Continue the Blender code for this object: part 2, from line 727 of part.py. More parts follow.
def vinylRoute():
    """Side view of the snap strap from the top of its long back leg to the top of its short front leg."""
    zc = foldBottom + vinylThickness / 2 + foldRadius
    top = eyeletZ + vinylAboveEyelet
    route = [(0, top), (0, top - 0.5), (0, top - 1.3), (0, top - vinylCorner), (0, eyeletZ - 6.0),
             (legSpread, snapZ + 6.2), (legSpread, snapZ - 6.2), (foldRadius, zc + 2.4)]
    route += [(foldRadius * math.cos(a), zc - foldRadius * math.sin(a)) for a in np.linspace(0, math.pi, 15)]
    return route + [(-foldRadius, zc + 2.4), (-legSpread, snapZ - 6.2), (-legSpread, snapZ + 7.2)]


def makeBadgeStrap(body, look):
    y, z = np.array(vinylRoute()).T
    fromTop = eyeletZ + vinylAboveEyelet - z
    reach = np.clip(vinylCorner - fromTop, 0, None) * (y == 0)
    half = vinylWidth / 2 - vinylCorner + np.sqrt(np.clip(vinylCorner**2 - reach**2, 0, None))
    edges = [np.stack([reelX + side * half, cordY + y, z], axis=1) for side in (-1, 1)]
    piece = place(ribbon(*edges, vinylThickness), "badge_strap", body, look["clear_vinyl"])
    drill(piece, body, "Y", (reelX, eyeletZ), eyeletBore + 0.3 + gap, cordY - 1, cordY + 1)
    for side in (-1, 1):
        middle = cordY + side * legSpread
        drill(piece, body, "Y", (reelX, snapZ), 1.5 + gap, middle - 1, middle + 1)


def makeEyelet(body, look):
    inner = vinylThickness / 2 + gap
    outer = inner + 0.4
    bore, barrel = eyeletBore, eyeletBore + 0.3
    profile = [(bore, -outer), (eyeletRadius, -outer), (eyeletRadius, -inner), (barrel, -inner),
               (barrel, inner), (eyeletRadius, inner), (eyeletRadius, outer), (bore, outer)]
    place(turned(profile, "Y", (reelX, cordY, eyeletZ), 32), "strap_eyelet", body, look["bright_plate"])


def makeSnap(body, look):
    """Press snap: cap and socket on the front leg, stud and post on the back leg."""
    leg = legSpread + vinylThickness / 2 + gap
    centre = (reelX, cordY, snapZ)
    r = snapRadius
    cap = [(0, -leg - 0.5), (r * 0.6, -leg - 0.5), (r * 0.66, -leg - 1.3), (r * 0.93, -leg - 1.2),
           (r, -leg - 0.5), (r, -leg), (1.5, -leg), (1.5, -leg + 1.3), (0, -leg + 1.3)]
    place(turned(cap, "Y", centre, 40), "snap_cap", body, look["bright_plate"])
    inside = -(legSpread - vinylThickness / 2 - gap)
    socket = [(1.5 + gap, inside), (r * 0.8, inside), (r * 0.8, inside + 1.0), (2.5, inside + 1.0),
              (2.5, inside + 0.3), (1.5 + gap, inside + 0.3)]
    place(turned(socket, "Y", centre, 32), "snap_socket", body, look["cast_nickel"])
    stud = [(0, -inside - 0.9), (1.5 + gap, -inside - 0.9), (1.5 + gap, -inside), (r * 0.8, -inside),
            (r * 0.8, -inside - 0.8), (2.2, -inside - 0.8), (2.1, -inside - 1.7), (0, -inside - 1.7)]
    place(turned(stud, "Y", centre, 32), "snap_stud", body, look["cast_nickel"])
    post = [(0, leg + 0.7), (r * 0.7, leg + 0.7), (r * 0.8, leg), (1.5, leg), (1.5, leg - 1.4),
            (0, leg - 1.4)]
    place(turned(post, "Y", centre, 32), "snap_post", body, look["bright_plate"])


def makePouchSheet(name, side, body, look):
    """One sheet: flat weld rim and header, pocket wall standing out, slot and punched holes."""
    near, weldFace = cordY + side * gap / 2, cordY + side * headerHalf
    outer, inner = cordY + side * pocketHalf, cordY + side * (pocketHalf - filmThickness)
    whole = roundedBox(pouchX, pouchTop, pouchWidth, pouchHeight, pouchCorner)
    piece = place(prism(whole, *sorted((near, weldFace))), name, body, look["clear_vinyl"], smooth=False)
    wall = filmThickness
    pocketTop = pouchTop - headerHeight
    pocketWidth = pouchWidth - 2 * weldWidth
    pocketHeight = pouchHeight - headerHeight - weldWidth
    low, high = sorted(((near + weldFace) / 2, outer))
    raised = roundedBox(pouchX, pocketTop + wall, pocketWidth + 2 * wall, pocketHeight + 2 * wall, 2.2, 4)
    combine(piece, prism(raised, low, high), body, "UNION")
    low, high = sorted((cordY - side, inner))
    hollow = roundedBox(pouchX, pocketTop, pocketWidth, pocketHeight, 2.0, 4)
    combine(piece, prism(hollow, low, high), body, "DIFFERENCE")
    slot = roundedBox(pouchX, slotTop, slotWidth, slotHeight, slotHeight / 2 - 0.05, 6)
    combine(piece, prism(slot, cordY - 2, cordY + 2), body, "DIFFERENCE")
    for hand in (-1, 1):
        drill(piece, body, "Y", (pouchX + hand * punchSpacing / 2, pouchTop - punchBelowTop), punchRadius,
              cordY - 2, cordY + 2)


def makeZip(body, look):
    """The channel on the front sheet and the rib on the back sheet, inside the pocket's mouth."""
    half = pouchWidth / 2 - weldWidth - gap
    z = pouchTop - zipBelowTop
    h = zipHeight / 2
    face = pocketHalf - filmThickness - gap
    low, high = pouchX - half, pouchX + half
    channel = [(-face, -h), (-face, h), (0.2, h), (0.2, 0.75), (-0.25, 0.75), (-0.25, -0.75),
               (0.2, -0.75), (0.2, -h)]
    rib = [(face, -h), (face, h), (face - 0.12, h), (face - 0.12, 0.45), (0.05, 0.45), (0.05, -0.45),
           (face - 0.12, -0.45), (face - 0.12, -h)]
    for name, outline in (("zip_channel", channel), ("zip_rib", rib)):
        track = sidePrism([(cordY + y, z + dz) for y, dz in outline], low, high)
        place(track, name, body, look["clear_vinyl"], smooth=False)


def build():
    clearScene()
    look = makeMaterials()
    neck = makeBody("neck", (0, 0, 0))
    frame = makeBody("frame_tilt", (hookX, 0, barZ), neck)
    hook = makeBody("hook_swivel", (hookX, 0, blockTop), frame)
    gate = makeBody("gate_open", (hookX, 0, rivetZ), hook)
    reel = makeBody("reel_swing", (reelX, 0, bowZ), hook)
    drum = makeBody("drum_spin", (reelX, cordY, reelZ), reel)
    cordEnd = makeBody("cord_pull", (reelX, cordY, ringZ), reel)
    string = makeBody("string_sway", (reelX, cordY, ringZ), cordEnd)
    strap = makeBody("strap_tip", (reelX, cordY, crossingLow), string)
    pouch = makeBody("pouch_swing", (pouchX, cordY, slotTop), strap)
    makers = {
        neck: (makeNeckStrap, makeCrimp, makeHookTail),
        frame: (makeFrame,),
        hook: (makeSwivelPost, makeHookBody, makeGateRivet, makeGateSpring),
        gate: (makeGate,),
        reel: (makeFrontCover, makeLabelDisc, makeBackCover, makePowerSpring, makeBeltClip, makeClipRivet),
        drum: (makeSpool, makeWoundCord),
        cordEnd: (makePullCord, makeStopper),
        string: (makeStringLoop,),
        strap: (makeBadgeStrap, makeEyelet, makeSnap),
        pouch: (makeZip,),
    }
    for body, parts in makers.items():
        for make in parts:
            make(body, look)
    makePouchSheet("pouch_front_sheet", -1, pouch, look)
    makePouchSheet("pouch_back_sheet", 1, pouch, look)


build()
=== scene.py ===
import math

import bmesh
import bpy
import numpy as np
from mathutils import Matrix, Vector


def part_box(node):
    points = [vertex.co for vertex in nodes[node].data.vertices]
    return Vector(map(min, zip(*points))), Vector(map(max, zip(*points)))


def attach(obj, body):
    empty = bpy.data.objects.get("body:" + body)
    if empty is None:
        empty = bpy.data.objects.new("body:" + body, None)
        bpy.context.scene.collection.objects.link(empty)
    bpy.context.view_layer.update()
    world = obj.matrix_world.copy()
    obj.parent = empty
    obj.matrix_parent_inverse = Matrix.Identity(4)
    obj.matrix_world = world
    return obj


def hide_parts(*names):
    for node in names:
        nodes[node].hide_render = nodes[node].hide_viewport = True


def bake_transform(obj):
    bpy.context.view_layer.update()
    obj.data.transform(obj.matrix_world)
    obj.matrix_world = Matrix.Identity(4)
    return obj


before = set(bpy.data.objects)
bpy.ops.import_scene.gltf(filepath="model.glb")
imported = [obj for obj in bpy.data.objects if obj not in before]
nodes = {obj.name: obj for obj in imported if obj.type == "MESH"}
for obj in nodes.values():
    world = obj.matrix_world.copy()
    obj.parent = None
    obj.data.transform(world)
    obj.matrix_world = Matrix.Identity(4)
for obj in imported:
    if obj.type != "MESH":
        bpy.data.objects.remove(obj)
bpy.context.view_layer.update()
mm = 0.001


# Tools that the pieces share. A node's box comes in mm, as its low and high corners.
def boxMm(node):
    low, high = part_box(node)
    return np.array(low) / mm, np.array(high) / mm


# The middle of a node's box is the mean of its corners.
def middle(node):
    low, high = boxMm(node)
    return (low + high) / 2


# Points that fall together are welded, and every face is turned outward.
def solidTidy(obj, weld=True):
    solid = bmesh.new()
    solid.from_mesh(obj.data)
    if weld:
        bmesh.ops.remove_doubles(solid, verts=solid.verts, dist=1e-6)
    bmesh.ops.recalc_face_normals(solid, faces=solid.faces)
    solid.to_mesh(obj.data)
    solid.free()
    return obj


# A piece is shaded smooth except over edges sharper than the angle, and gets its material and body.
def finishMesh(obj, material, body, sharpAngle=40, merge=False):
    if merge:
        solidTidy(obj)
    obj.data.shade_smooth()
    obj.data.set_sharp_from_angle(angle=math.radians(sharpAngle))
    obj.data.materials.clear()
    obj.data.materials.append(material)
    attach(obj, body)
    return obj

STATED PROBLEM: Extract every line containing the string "Vector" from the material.

ANSWER TO THE PROBLEM:
from mathutils import Matrix, Vector
    return Vector(map(min, zip(*points))), Vector(map(max, zip(*points)))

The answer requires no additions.